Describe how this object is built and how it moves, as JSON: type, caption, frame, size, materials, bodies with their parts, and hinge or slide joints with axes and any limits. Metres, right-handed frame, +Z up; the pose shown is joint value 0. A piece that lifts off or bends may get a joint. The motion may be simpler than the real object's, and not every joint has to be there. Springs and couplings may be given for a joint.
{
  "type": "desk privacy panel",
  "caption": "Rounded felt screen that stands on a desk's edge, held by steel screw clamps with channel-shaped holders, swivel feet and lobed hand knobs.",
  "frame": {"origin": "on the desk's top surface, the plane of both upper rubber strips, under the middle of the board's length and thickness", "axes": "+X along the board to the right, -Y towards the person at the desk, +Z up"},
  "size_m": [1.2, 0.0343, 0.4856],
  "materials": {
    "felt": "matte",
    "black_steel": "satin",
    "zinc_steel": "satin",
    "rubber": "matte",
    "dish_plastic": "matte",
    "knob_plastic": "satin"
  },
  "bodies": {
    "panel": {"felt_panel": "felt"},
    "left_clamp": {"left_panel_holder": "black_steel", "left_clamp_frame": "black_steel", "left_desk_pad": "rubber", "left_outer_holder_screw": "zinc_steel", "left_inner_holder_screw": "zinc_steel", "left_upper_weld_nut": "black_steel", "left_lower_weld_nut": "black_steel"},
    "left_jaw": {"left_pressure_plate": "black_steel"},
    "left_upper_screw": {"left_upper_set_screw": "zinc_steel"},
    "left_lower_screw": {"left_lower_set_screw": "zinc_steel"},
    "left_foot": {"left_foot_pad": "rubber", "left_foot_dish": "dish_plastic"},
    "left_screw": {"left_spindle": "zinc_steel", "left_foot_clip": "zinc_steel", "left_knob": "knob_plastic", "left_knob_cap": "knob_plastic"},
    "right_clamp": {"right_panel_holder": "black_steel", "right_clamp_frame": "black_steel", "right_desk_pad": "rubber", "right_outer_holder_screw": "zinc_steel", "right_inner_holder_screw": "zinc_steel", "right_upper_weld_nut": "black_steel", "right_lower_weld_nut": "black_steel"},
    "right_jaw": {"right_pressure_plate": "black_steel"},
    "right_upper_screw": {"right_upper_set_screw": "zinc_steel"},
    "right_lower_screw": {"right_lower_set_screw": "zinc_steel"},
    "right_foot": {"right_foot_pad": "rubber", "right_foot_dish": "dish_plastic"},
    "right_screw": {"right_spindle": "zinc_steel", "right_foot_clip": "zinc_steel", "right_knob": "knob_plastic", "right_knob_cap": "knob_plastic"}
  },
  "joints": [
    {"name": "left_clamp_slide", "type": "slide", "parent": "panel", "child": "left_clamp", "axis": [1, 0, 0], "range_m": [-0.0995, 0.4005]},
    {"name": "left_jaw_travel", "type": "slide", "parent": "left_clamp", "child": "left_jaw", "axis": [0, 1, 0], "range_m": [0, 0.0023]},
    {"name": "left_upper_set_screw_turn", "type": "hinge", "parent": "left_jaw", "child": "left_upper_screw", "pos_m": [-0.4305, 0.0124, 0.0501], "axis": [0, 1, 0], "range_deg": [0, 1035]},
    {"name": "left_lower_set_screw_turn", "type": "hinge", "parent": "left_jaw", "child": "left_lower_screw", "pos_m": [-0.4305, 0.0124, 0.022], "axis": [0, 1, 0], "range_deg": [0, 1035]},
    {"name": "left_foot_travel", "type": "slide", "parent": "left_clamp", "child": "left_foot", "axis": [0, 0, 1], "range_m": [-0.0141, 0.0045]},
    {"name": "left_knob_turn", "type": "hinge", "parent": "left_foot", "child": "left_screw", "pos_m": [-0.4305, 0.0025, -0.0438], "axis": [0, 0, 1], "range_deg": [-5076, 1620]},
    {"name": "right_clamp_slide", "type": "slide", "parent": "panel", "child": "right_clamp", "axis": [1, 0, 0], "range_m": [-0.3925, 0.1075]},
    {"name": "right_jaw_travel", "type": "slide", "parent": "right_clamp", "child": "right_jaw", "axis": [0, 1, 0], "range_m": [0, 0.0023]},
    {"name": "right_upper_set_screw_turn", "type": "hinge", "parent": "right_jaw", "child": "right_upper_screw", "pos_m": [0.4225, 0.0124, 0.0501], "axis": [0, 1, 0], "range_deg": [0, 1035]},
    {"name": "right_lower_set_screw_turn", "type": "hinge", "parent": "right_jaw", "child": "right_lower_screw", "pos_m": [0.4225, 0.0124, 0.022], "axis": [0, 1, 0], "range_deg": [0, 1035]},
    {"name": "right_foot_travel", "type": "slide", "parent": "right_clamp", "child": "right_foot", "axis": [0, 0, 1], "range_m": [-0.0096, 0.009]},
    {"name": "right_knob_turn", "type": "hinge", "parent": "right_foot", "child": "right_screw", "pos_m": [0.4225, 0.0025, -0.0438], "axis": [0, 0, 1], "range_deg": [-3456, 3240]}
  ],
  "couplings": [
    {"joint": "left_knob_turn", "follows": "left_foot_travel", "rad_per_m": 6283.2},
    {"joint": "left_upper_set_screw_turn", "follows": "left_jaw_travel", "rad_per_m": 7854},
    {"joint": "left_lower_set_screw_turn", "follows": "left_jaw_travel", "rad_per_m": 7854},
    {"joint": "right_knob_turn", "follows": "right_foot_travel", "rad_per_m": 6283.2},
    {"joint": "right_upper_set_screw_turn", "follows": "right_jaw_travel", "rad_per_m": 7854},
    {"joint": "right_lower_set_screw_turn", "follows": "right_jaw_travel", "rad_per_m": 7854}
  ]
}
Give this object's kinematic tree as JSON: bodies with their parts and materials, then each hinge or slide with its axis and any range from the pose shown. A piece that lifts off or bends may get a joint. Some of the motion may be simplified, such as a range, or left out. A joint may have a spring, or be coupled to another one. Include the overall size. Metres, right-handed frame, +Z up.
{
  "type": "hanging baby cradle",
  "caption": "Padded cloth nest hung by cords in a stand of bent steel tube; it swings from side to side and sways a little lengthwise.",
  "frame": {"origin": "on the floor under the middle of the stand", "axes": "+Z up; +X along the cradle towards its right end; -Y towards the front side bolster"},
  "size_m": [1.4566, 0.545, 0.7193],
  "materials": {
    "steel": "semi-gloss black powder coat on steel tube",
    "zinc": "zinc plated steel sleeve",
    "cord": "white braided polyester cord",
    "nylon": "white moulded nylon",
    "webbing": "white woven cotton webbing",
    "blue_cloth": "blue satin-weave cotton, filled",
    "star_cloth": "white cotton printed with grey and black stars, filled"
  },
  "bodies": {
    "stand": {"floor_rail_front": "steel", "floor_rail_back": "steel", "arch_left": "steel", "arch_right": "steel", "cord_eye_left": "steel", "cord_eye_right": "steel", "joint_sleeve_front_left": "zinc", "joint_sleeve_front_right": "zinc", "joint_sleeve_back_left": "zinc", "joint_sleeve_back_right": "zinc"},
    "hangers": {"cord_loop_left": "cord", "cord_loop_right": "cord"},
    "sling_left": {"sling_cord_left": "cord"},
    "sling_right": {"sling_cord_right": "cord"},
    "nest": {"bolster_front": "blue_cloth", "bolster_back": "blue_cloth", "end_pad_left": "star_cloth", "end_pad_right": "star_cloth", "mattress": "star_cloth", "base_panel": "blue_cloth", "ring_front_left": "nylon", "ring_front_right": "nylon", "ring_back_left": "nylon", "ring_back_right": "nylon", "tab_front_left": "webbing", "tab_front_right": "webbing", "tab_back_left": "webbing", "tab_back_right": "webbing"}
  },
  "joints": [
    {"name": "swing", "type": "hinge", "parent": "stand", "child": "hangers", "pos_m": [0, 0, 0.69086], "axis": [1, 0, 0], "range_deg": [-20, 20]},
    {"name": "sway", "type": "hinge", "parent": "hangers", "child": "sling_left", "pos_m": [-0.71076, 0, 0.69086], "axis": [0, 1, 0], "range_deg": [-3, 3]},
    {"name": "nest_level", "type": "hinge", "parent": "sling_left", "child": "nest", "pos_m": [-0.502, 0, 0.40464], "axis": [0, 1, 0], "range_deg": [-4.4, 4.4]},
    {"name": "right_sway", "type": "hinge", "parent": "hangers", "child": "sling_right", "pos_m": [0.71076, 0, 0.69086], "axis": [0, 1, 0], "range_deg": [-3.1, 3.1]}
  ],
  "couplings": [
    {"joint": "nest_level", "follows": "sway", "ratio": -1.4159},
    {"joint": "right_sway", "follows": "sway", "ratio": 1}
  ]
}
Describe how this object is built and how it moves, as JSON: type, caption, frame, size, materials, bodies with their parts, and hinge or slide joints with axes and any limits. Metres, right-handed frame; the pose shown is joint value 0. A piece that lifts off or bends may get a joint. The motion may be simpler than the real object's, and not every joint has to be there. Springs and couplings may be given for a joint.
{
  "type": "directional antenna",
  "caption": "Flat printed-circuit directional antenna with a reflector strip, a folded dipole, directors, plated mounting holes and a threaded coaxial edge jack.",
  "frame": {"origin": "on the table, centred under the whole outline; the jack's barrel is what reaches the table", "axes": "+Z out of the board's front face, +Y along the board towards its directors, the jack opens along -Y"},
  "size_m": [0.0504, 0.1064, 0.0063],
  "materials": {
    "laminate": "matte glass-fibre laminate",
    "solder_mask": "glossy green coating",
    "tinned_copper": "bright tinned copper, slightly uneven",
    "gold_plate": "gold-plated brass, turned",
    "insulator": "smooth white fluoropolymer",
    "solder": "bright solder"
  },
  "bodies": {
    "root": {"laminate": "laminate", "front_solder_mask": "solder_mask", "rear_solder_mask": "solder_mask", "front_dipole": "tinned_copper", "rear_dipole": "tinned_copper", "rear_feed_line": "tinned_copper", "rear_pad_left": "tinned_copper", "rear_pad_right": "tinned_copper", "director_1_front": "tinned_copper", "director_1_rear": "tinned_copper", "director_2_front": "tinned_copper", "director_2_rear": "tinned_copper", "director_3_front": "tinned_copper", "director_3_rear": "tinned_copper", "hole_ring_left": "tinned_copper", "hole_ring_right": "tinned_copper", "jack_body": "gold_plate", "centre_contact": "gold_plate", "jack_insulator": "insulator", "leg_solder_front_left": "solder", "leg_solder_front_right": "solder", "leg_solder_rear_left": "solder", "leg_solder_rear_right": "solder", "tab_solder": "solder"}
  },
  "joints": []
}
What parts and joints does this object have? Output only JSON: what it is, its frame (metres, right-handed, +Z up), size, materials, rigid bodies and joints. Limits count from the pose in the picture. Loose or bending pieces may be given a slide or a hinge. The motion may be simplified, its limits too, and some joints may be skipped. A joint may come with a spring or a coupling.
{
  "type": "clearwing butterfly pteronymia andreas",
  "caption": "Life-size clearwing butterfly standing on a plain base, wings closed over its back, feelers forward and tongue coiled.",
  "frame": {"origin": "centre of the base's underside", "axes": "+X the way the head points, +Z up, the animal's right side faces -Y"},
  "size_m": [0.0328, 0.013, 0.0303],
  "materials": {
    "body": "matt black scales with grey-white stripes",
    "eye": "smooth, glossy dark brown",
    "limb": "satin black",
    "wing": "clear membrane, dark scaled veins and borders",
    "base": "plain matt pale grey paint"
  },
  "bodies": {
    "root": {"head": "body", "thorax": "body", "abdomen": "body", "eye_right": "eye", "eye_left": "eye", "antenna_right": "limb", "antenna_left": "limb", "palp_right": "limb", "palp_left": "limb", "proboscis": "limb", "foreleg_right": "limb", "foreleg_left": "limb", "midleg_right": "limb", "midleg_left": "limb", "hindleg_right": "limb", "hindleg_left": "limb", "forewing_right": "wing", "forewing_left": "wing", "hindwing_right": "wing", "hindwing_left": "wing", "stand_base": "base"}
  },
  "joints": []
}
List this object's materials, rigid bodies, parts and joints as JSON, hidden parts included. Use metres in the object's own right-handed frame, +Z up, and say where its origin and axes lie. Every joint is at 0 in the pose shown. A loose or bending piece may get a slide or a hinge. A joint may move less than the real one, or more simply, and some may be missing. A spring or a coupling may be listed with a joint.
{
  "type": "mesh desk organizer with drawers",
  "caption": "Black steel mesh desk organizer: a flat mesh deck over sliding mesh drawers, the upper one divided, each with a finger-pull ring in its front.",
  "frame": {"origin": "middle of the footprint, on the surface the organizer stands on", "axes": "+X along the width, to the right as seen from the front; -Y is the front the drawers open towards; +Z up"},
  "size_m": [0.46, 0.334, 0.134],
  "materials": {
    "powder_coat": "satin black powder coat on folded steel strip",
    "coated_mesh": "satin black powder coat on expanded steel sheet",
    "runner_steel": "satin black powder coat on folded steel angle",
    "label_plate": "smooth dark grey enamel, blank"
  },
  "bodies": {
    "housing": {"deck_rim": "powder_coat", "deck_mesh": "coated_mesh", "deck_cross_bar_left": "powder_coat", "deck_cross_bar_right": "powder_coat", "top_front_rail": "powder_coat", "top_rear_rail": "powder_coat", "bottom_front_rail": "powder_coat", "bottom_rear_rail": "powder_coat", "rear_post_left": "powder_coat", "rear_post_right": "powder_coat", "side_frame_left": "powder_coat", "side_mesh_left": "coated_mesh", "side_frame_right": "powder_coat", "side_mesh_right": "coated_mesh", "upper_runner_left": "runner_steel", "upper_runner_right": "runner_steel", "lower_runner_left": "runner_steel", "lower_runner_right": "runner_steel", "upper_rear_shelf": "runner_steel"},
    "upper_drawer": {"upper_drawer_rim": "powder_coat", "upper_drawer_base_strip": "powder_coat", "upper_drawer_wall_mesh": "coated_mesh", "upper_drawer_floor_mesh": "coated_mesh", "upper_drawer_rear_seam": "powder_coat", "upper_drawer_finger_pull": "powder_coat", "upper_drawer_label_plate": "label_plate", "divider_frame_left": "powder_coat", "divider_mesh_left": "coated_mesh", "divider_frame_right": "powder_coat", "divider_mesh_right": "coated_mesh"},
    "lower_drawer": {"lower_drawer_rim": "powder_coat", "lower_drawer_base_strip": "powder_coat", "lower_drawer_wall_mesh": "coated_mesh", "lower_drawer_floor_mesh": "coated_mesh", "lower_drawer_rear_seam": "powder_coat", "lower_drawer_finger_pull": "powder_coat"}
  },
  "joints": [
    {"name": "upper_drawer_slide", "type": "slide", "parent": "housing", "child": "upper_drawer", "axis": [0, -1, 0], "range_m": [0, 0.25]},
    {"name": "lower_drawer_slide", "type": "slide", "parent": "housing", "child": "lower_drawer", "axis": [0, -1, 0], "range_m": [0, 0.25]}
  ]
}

═══

Look through the lines above and collect those with the word "what".

  "frame": {"origin": "on the table, centred under the whole outline; the jack's barrel is what reaches the table", "axes": "+Z out of the board's front face, +Y along the board towards its directors, the jack opens along -Y"},
What parts and joints does this object have? Output only JSON: what it is, its frame (metres, right-handed, +Z up), size, materials, rigid bodies and joints. Limits count from the pose in the picture. Loose or bending pieces may be given a slide or a hinge. The motion may be simplified, its limits too, and some joints may be skipped. A joint may come with a spring or a coupling.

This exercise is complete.